Quant à la publicité, chaque année, on dépense dix fois plus en publicité que ce que l'on fait sur la faim, les soins de base, le logement, l'eau potable... C'est ce qui amène Patrick Viveret à dire que la publicité, pour l'essentiel, est une forme de gestion consolatrice de notre mal-être. C'est à dire, plus nous sommes dans la destruction de la nature, plus la publicité met en scène la beauté; plus nous sommes dans la rivalité, le stress, la compétition, et plus la publicité met en scène la paix, l'amour, l'amitié; plus nous sommes dans l'absence de vie intérieure, et plus on va mettre en scène des gens qui méditent...

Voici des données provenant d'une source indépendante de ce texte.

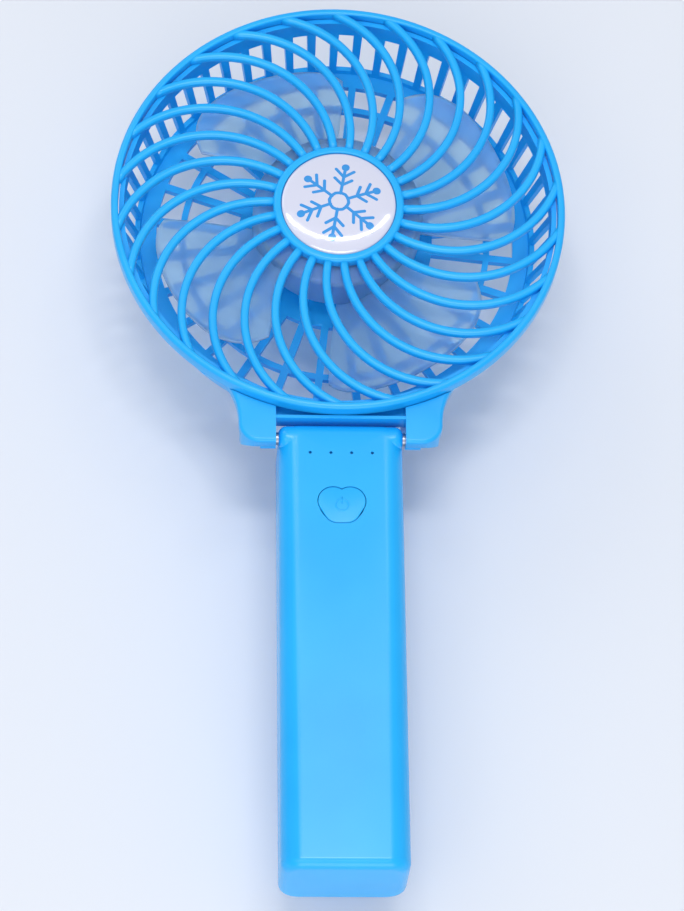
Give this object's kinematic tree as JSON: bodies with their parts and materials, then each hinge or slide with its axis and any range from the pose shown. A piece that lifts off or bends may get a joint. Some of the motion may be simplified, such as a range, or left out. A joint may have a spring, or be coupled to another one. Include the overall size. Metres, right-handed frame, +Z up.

La publicité est une formidable dérivation du désir pour nous donner ce que des philosophes appelleraient une promesse dans l'ordre du développement de l'être, mais pour mieux nous faire consommer dans l'avoir.
Toujours d'après Patrick Viveret, si on met en rapport ce couple démesure et mal de vivre qui est au coeur aussi bien de la crise financière, écologique, sociale, etc, on va comprendre aussi, positivement parlant, que le couple positif c'est celui que, par exemple, Pierre Rabhi appelle la sobriété heureuse , c'est à dire à la fois , d'un côté, l'acceptation des limites, et puis, de l'autre, une qualité de vie supérieure.
Dans la relation être/avoir, beaucoup ont fait de l'argent une fin au lieu de le considérer seulement comme un moyen. Dans la phase critique que nous connaissons actuellement, l'humanité peut dès lors se perdre, mais, en même temps, on peut y percevoir une situation pouvant lui permettre un saut qualitatif dans sa propre harmonisation.
Et de citer encore le Wall Street Journal qui, dans un éclair de lucidité dans un de ses éditoriaux, aurait écrit: "Wall Street ne connaît que deux sentiments: l'euphorie ou la panique" , ce qui est exactement la définition de la psychose maniaco-dépressive, dit Patrick Viveret. Il lui semble donc qu'il faut aller vers un projet de société de bien-vivre et qu'il faut réencastrer l'économie dans l'éthique.